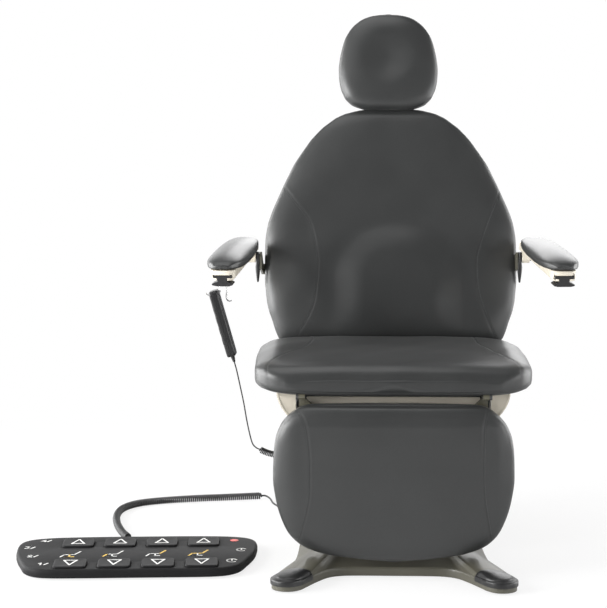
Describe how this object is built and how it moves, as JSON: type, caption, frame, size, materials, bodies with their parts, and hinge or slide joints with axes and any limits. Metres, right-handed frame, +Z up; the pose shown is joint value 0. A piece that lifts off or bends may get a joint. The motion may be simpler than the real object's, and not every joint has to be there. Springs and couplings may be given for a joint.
{
  "type": "procedure chair",
  "caption": "Powered procedure chair with lifting column base, tilting seat, reclining back, leg rest, headrest, swing-up armrests, hand pendant and foot control.",
  "frame": {"origin": "on the floor, at the centre of the base frame's four anchor holes", "axes": "+Z up, -Y towards the leg rest (the sitter's front), +X to the sitter's left"},
  "size_m": [1.2373, 0.8814, 1.2412],
  "materials": {
    "vinyl": "satin",
    "cream": "satin",
    "olive": "satin",
    "olive_dark": "satin",
    "near_black": "satin",
    "keys": "matte",
    "steel": "brushed",
    "dark_steel": "satin",
    "cord": "satin",
    "wire": "bright"
  },
  "bodies": {
    "base": {"base_frame": "olive", "base_cover": "olive", "foot_caps": "near_black", "glides": "near_black", "column_outer": "steel", "lift_cylinder": "dark_steel", "shroud_lower": "olive", "control_box": "steel", "base_sockets": "near_black", "pedal_base": "near_black", "pedal_housing": "near_black", "pedal_relief": "near_black", "pedal_lead": "cord", "pedal_coil": "cord"},
    "lift_mid": {"column_mid": "steel", "lift_stage": "steel", "shroud_mid": "olive"},
    "carriage": {"column_inner": "steel", "lift_rod": "steel", "shroud_top": "olive", "lift_head": "dark_steel", "tilt_actuator": "near_black"},
    "tilt_rod": {"tilt_rod": "steel"},
    "seat": {"seat_frame": "dark_steel", "seat_cushion": "vinyl", "seat_skirt": "cream", "leg_actuator": "near_black", "back_actuator": "near_black", "pendant_socket": "near_black", "pendant_lead": "cord", "pendant_coil": "cord"},
    "leg": {"leg_frame": "olive_dark", "leg_cushion": "vinyl"},
    "leg_rod": {"leg_rod": "steel"},
    "back": {"back_frame": "dark_steel", "back_cover": "cream", "back_cushion": "vinyl", "arm_brackets": "olive"},
    "back_rod": {"back_rod": "steel"},
    "head_post": {"head_post": "near_black"},
    "head": {"head_plate": "near_black", "head_cushion": "vinyl"},
    "arm_right": {"arm_shell_right": "cream", "arm_pad_right": "vinyl"},
    "arm_left": {"arm_shell_left": "cream", "arm_pad_left": "vinyl"},
    "lever_right": {"arm_lever_right": "near_black"},
    "lever_left": {"arm_lever_left": "near_black"},
    "clamp_right": {"arm_clamp_right": "near_black", "pendant_hook": "wire", "pendant": "near_black"},
    "clamp_left": {"arm_clamp_left": "near_black"},
    "button_1": {"pedal_button_1": "keys"},
    "button_2": {"pedal_button_2": "keys"},
    "button_3": {"pedal_button_3": "keys"},
    "button_4": {"pedal_button_4": "keys"},
    "button_5": {"pedal_button_5": "keys"},
    "button_6": {"pedal_button_6": "keys"},
    "button_7": {"pedal_button_7": "keys"},
    "button_8": {"pedal_button_8": "keys"}
  },
  "joints": [
    {"name": "lift", "type": "slide", "parent": "base", "child": "carriage", "axis": [0, 0, 1], "range_m": [0, 0.35]},
    {"name": "lift_mid_slide", "type": "slide", "parent": "base", "child": "lift_mid", "axis": [0, 0, 1], "range_m": [0, 0.176]},
    {"name": "seat_tilt", "type": "hinge", "parent": "carriage", "child": "seat", "pos_m": [0, 0.12, 0.312], "axis": [-1, 0, 0], "range_deg": [0, 12]},
    {"name": "tilt_rod_slide", "type": "slide", "parent": "carriage", "child": "tilt_rod", "axis": [0, 0, 1], "range_m": [0, 0.0405]},
    {"name": "back_recline", "type": "hinge", "parent": "seat", "child": "back", "pos_m": [0, 0.13, 0.398], "axis": [-1, 0, 0], "range_deg": [0, 75]},
    {"name": "back_rod_slide", "type": "slide", "parent": "seat", "child": "back_rod", "axis": [0, -1, 0], "range_m": [0, 0.0702]},
    {"name": "leg_lift", "type": "hinge", "parent": "seat", "child": "leg", "pos_m": [0, -0.334, 0.391], "axis": [-1, 0, 0], "range_deg": [0, 85]},
    {"name": "leg_rod_slide", "type": "slide", "parent": "seat", "child": "leg_rod", "axis": [0, -1, 0], "range_m": [0, 0.1242]},
    {"name": "head_slide", "type": "slide", "parent": "back", "child": "head_post", "axis": [0, 0.2334, 0.9724], "range_m": [0, 0.12]},
    {"name": "head_tilt", "type": "hinge", "parent": "head_post", "child": "head", "pos_m": [0, 0.33075, 1.10569], "axis": [-1, 0, 0], "range_deg": [-4, 30]},
    {"name": "arm_right_hinge", "type": "hinge", "parent": "back", "child": "arm_right", "pos_m": [-0.329, 0.15378, 0.65557], "axis": [-1, 0, 0], "range_deg": [0, 85]},
    {"name": "arm_left_hinge", "type": "hinge", "parent": "back", "child": "arm_left", "pos_m": [0.329, 0.15378, 0.65557], "axis": [-1, 0, 0], "range_deg": [0, 85]},
    {"name": "lever_right_hinge", "type": "hinge", "parent": "arm_right", "child": "lever_right", "pos_m": [-0.315, 0.15378, 0.65557], "axis": [-1, 0, 0], "range_deg": [0, 15], "stiffness_Nm_per_rad": 0.5},
    {"name": "lever_left_hinge", "type": "hinge", "parent": "arm_left", "child": "lever_left", "pos_m": [0.315, 0.15378, 0.65557], "axis": [-1, 0, 0], "range_deg": [0, 15], "stiffness_Nm_per_rad": 0.5},
    {"name": "clamp_right_slide", "type": "slide", "parent": "arm_right", "child": "clamp_right", "axis": [0.0865, 0.989, 0.1201], "range_m": [0, 0.12]},
    {"name": "clamp_left_slide", "type": "slide", "parent": "arm_left", "child": "clamp_left", "axis": [-0.0865, 0.989, 0.1201], "range_m": [0, 0.12]},
    {"name": "button_1_press", "type": "slide", "parent": "base", "child": "button_1", "axis": [0, 0, -1], "range_m": [0, 0.0025], "stiffness_N_per_m": 400},
    {"name": "button_2_press", "type": "slide", "parent": "base", "child": "button_2", "axis": [0, 0, -1], "range_m": [0, 0.0025], "stiffness_N_per_m": 400},
    {"name": "button_3_press", "type": "slide", "parent": "base", "child": "button_3", "axis": [0, 0, -1], "range_m": [0, 0.0025], "stiffness_N_per_m": 400},
    {"name": "button_4_press", "type": "slide", "parent": "base", "child": "button_4", "axis": [0, 0, -1], "range_m": [0, 0.0025], "stiffness_N_per_m": 400},
    {"name": "button_5_press", "type": "slide", "parent": "base", "child": "button_5", "axis": [0, 0, -1], "range_m": [0, 0.0025], "stiffness_N_per_m": 400},
    {"name": "button_6_press", "type": "slide", "parent": "base", "child": "button_6", "axis": [0, 0, -1], "range_m": [0, 0.0025], "stiffness_N_per_m": 400},
    {"name": "button_7_press", "type": "slide", "parent": "base", "child": "button_7", "axis": [0, 0, -1], "range_m": [0, 0.0025], "stiffness_N_per_m": 400},
    {"name": "button_8_press", "type": "slide", "parent": "base", "child": "button_8", "axis": [0, 0, -1], "range_m": [0, 0.0025], "stiffness_N_per_m": 400}
  ],
  "couplings": [
    {"joint": "lift_mid_slide", "follows": "lift", "ratio": 0.5},
    {"joint": "tilt_rod_slide", "follows": "seat_tilt", "m_per_rad": 0.1917},
    {"joint": "back_rod_slide", "follows": "back_recline", "m_per_rad": 0.053476},
    {"joint": "leg_rod_slide", "follows": "leg_lift", "m_per_rad": 0.083585}
  ]
}
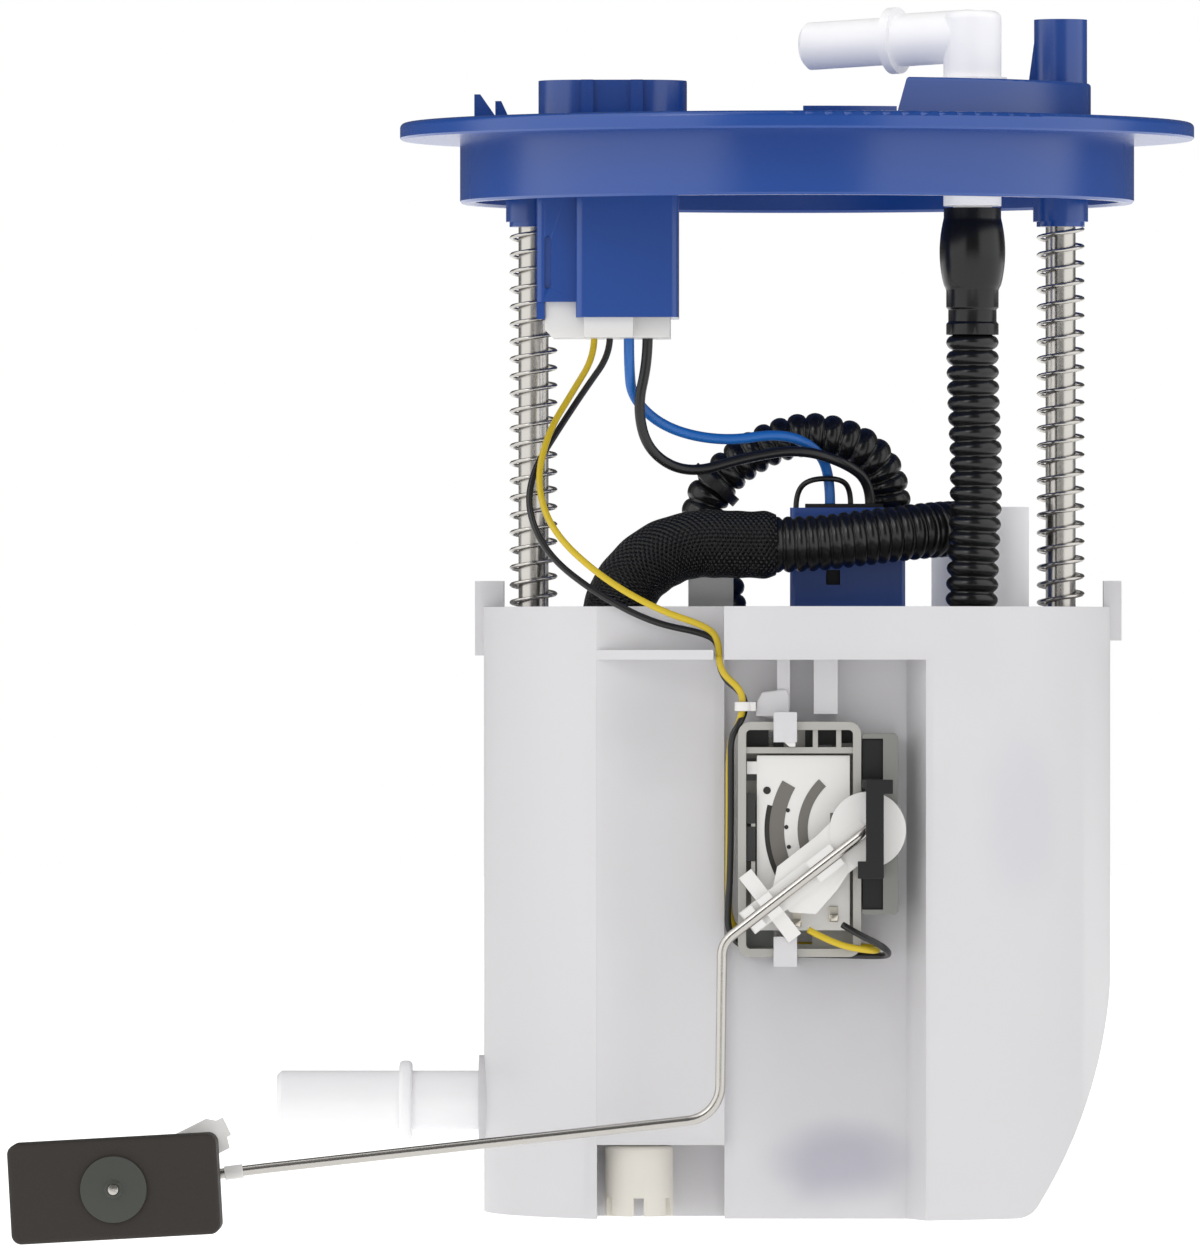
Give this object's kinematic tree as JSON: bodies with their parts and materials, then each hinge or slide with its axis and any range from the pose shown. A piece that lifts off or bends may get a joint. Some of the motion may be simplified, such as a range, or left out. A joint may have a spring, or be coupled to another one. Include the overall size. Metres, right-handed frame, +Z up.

#### OBJECTIVE
Check each line above for the string "their", then copy the ones that have it.

#### FINISHED EXERCISE
Describe how this object is built and how it moves, as JSON: type, caption, frame, size, materials, bodies with their parts, and hinge or slide joints with axes and any limits. Metres, right-handed frame, +Z up; the pose shown is joint value 0. A piece that lifts off or bends may get a joint. The motion may be simpler than the real object's, and not every joint has to be there. Springs and couplings may be given for a joint.
Give this object's kinematic tree as JSON: bodies with their parts and materials, then each hinge or slide with its axis and any range from the pose shown. A piece that lifts off or bends may get a joint. Some of the motion may be simplified, such as a range, or left out. A joint may have a spring, or be coupled to another one. Include the overall size. Metres, right-handed frame, +Z up.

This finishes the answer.